What It’s Like To Date As A Bisexual Person With Parents In Denial

In light of Bisexual Awareness week — AKA the week I officially exist — I thought I’d trauma dump on you about how my parents don’t seem to think my bi-ness exists.

Actually, that’s not fair. They definitely know that I’m bisexual; it’s more that they like to ignore what that actually means. 

While disagreeing with my brown parents isn’t exactly a new concept, I’m starting to worry how it’s impacting my own dating experiences — or lack thereof — because lately, I’ve been ignoring my bi-ness too.

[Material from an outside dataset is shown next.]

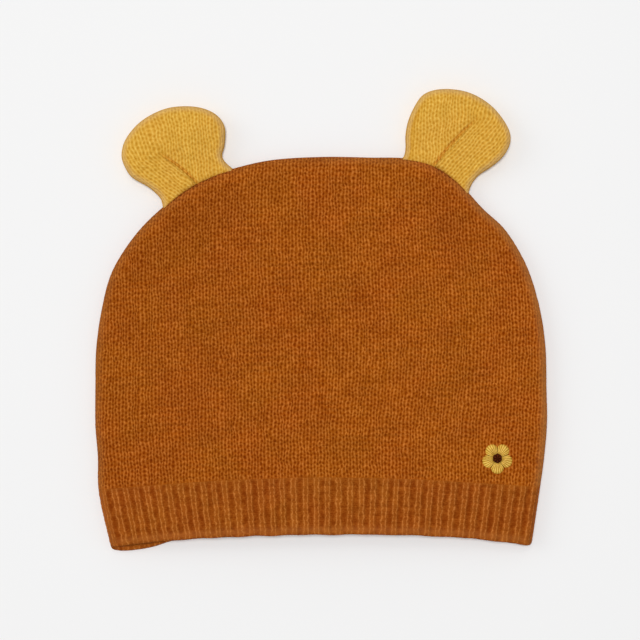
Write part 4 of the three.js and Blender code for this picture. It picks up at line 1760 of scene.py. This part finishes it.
@dataclass(frozen=True)
class YarnFinish:
    """A knitting or embroidery yarn, as it looks on the piece."""

    name: str
    # gap is painted shade in the gaps, light a painted highlight on the crests, and edge a painted
    # sheen along rolled edges.
    gap: Colour
    yarn: Colour
    light: Colour
    edge: Colour
    accent: Colour
    heather: float = 0.2
    edge_amount: float = 0.45
    sheen: float = 0.02
    grain: float = 0.6
    stitch_amount: float = 0.0
    rib_amount: float = 0.0
    stitch_depth: float = 0.0
    ply: float = 0.00008
    fuzz: float = 0.00008

    def material(self, group: bpy.types.NodeTree) -> bpy.types.Material:
        """Make the material.

        Args:
            group: The shared yarn effect.

        Returns:
            The new material.
        """
        made = bpy.data.materials.new(self.name)
        made.use_nodes = True
        sheet = NodeSheet(made.node_tree)
        effect = sheet.add("ShaderNodeGroup", node_tree=group)
        colours = (self.gap, self.yarn, self.light, self.edge, self.accent)
        numbers = (self.heather, self.edge_amount, self.stitch_amount, self.rib_amount,
                   self.stitch_depth, self.grain, self.ply, self.fuzz)
        for name, value in zip(YARN_COLOURS + YARN_NUMBERS, colours + numbers):
            effect.inputs[name].default_value = value
        shader = sheet.add("ShaderNodeBsdfPrincipled")
        sheet.fill(shader, Specular_IOR_Level=0.04, Sheen_Weight=self.sheen,
                   Sheen_Roughness=0.6, Sheen_Tint=self.light)
        for theirs, name in zip(("Base Color", "Roughness", "Normal"), YARN_RESULTS):
            sheet.feed(shader.inputs[theirs], effect.outputs[name])
        sheet.feed(sheet.add("ShaderNodeOutputMaterial").inputs[0], shader.outputs[0])
        return made


# Colours of each finish: painted gap shade, yarn, painted highlight, painted edge sheen and
# accent.
RUST = YarnFinish(
    "rust_knit", linear(126, 50, 0), linear(158, 79, 11), linear(195, 115, 46),
    linear(181, 118, 60), linear(160, 82, 18), edge_amount=0.65, stitch_amount=0.65,
    stitch_depth=0.00012)
RUST_RIB = YarnFinish(
    "rust_rib", linear(130, 56, 4), linear(157, 82, 21), linear(190, 114, 50),
    linear(178, 106, 48), linear(160, 86, 24), grain=0.7, rib_amount=0.75)
HONEY = YarnFinish(
    "honey_knit", linear(196, 138, 38), linear(217, 163, 61), linear(239, 193, 93),
    linear(216, 176, 114), linear(208, 154, 62), heather=0.12, edge_amount=0.65,
    grain=0.4, stitch_amount=0.6, stitch_depth=0.00006)
YELLOW_THREAD = YarnFinish(
    "yellow_thread", linear(150, 96, 16), linear(226, 178, 68), linear(250, 214, 112),
    linear(226, 178, 68), linear(74, 28, 8), heather=0.1, sheen=0.1, grain=0.3)
BROWN_THREAD = YarnFinish(
    "brown_thread", linear(36, 12, 4), linear(74, 28, 8), linear(104, 46, 18),
    linear(74, 28, 8), linear(74, 28, 8), heather=0.1, sheen=0.1)


def dress(piece: bpy.types.Object, material: bpy.types.Material) -> None:
    """Give a piece its one material, and report it."""
    piece.data.materials.clear()
    piece.data.materials.append(material)
    log.info("%s: %d faces, %s", piece.name, len(piece.data.polygons), material.name)


# ---------------------------------------------------------------- studio


@dataclass(frozen=True)
class SoftLight:
    """A round soft light that points at the hat."""

    place: tuple[float, float, float]
    size: float
    watts: float

    def build(self) -> None:
        """Hang the light."""
        bpy.ops.object.light_add(type="AREA", location=self.place)
        light = bpy.context.object
        light.data.shape = "DISK"
        light.data.size = self.size
        light.data.energy = self.watts
        light.rotation_euler = (-Vector(self.place)).to_track_quat("-Z", "Y").to_euler()


@dataclass(frozen=True)
class Studio:
    """Camera, floor and soft light of the photograph."""

    field_width: float = 254 * MM
    lens: float = 120.0
    sensor: float = 36.0
    look_at: Pair = (-0.45 * MM, -0.1 * MM)
    object_level: float = 6 * MM
    floor_size: float = 6.0
    floor_drop: float = 0.02 * MM
    floor_colour: Colour = linear(243, 243, 243)
    floor_roughness: float = 0.9
    floor_specular: float = 0.1
    fill: float = 0.32
    lights: tuple[SoftLight, ...] = (
        SoftLight((-0.07, 0.15, 2.0), 0.42, 23.8),
        SoftLight((-8.4, 2.8, 6.0), 7.0, 150.0),
        SoftLight((-0.2, 1.3, 2.6), 0.8, 3.6),
    )

    def build_camera(self) -> None:
        """Add the camera, right above the hat."""
        distance = self.lens / self.sensor * self.field_width
        place = (*self.look_at, self.object_level + distance)
        bpy.ops.object.camera_add(location=place, rotation=(0, 0, 0))
        camera = bpy.context.object
        camera.data.lens = self.lens
        camera.data.sensor_width = self.sensor
        bpy.context.scene.camera = camera

    def build_floor(self) -> None:
        """Add the pale floor."""
        deselect_all()
        bpy.ops.mesh.primitive_plane_add(size=self.floor_size, location=(0, 0, -self.floor_drop))
        floor = bpy.context.object
        floor.name = "floor"
        made = bpy.data.materials.new("paper")
        made.use_nodes = True
        shader = made.node_tree.nodes["Principled BSDF"]
        shader.inputs["Base Color"].default_value = self.floor_colour
        shader.inputs["Roughness"].default_value = self.floor_roughness
        shader.inputs["Specular IOR Level"].default_value = self.floor_specular
        floor.data.materials.append(made)

    def build(self) -> None:
        """Add the camera, the floor, the lights and the surroundings."""
        self.build_camera()
        self.build_floor()
        for light in self.lights:
            light.build()
        scene, world = bpy.context.scene, bpy.data.worlds.new("studio")
        scene.world = world
        world.use_nodes = True
        background = world.node_tree.nodes["Background"]
        background.inputs[0].default_value = (1, 1, 1, 1)
        background.inputs[1].default_value = self.fill
        scene.view_settings.view_transform = "Standard"
        scene.view_settings.look = "None"


def main() -> None:
    """Build the studio and the hat, piece by piece."""
    Studio().build()
    group = YarnEffect().build()
    rust, rib, honey = (finish.material(group) for finish in (RUST, RUST_RIB, HONEY))
    sizes = HatSizes()
    outline = sizes.outline()
    front = Shell(sizes, outline, Side.FRONT)
    back = Shell(sizes, outline, Side.BACK)
    dress(CrownPanel(front, "crown_front", seed=11).build(), rust)
    dress(CrownPanel(back, "crown_back", seed=12).build(), rust)
    dress(RibBand(front, "rib_front", seed=21).build(), rib)
    dress(RibBand(back, "rib_back", seed=22).build(), rib)
    for lie in EAR_LIES:
        dress(Ear(sizes, outline, lie).build(), honey)
    low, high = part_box("flower_petals")
    flower = Flower(front, ((low[0] + high[0]) / 2, (low[1] + high[1]) / 2))
    dress(flower.petal_ring(), YELLOW_THREAD.material(group))
    dress(flower.knot(), BROWN_THREAD.material(group))


if __name__ == "__main__":
    main()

Welcome to my trauma dump x x (Image: Supplied)

Being a brown bi woman

Dating as a bisexual person with parents in denial is like trying to solve a Rubik’s Cube blindfolded while riding a unicycle. On fire. In a cyclone. It’s a special kind of chaos that leaves you questioning everything from your identity to your sanity.

Let me paint you a picture: I’m a Malaysian-Indian woman, which means dating is already an uphill battle. 

I’ve had to fend off people wanting to live out their Slumdog Millionaire fantasies (yes, someone actually asked me to do that, and no, I didn’t oblige), and navigate through a list of people who think salt is a spice. It’s scary out there for a brown woman. And yes I’m covering up other more serious fears with humour. 

And then, just to spice things up (pun intended), we add this whole bisexual identity crisis on top. 

How I’m trying to be. (Image: iStock)

Coming out to my family was… well, let’s just say it wasn’t the wholesome Queer Eye  moment I’d hoped for. 

I started with a close family member who hit me with the classic, “But you’re not actually —  you’ve never been with a girl.” My bad, I hadn’t realised I needed to present a sexual resume to validate my identity, that’s on me. 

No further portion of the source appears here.